Based on the morphological and magnitude characteristics of time-series subsidence curves in coal mining areas, this paper proposed a fine-scale identification method for coal mining subsidence basins that integrates time-series InSAR and subsidence curve features. By constructing a time-series feature dataset containing both measured and simulated data, and using three typical mining areas in eastern, central, and western China as validation sites, the following main conclusions are drawn:

1. (1)

   The proposed goaf identification method can rapidly and automatically identify coal mining subsidence basins without relying on prior monitoring data from the target mining area, effectively reconstructing surface subsidence basins at a large, mining-area scale. The model achieved an overall accuracy of 98.98%, with recall and F1-scores reaching 94% and 97%, respectively, in testing.

2. (2)

   The time-series feature dataset constructed by integrating field-measured subsidence data from mining areas and simulated data generated from multiple time-function models significantly enhanced the model’s generalization capability.
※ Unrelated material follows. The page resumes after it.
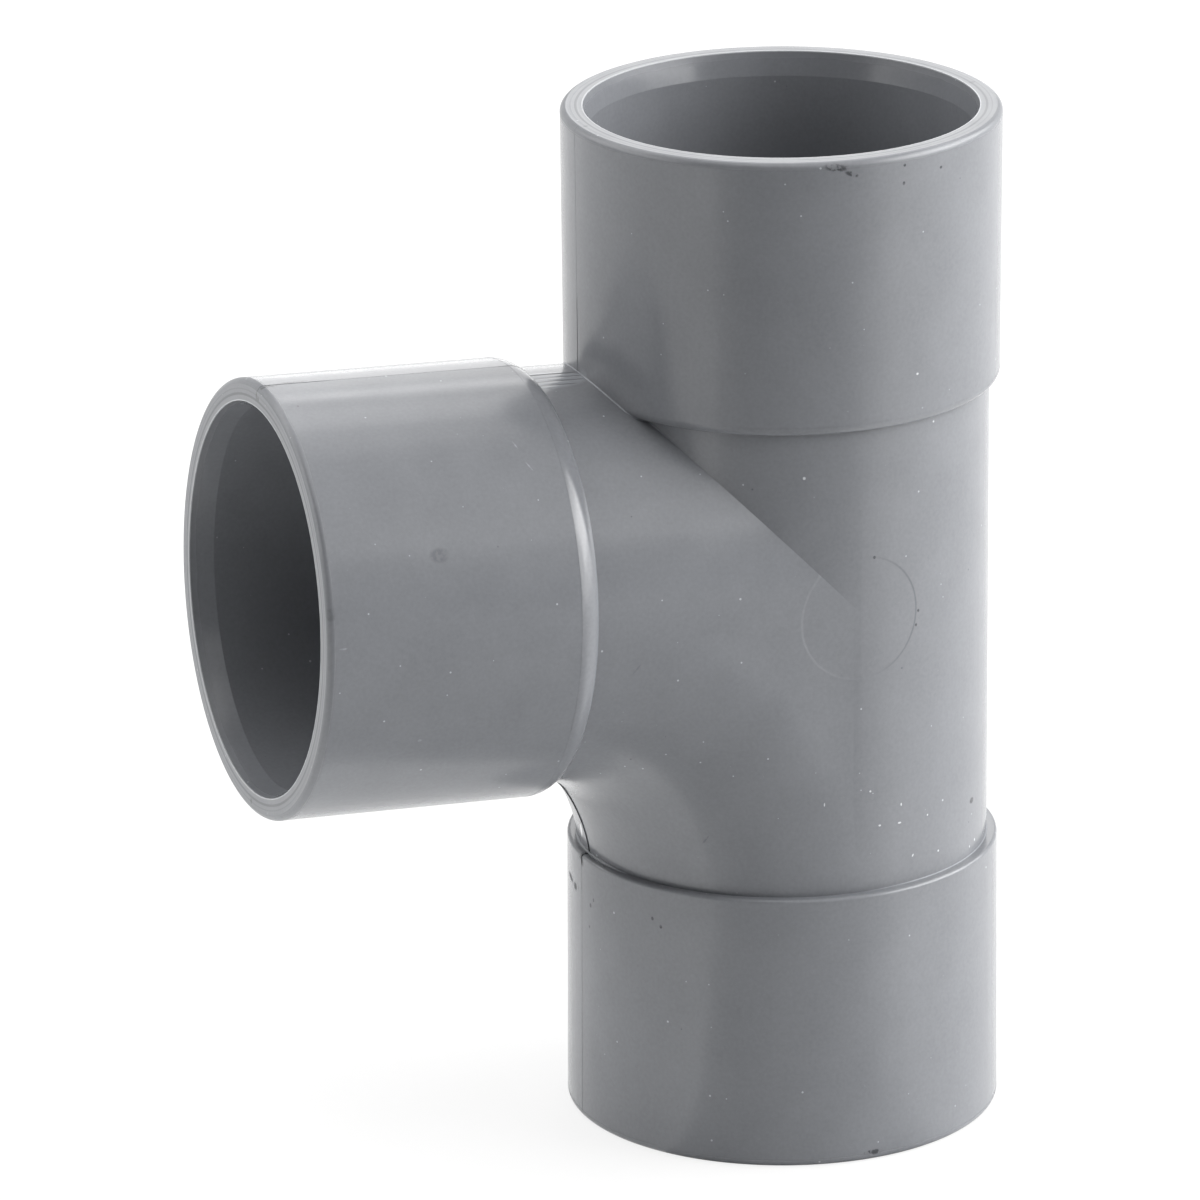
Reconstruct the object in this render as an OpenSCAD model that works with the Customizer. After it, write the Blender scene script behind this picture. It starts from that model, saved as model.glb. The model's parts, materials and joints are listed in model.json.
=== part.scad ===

Experiments showed that incorporating simulated data increased the model’s classification accuracy from 96% to 98%, effectively mitigating model bias caused by limited field data.

3. (3)

   Boundary validation based on field measurement data from working faces demonstrated that the proposed method significantly improves the extraction accuracy of the 10 mm subsidence boundary compared to existing methods, with an accuracy increase of approximately 80%. This confirms its practical engineering value for the precise delineation of subsidence impact zones.

Future work will investigate the dynamic movement and evolution mechanisms of overlying strata and the spatiotemporal asynchrony phenomena in identification results. This will further advance the fine-scale identification of surface subsidence basins, aiming to progress from “identifying subsidence extent” to an in-depth study “characterizing subsidence states and processes.”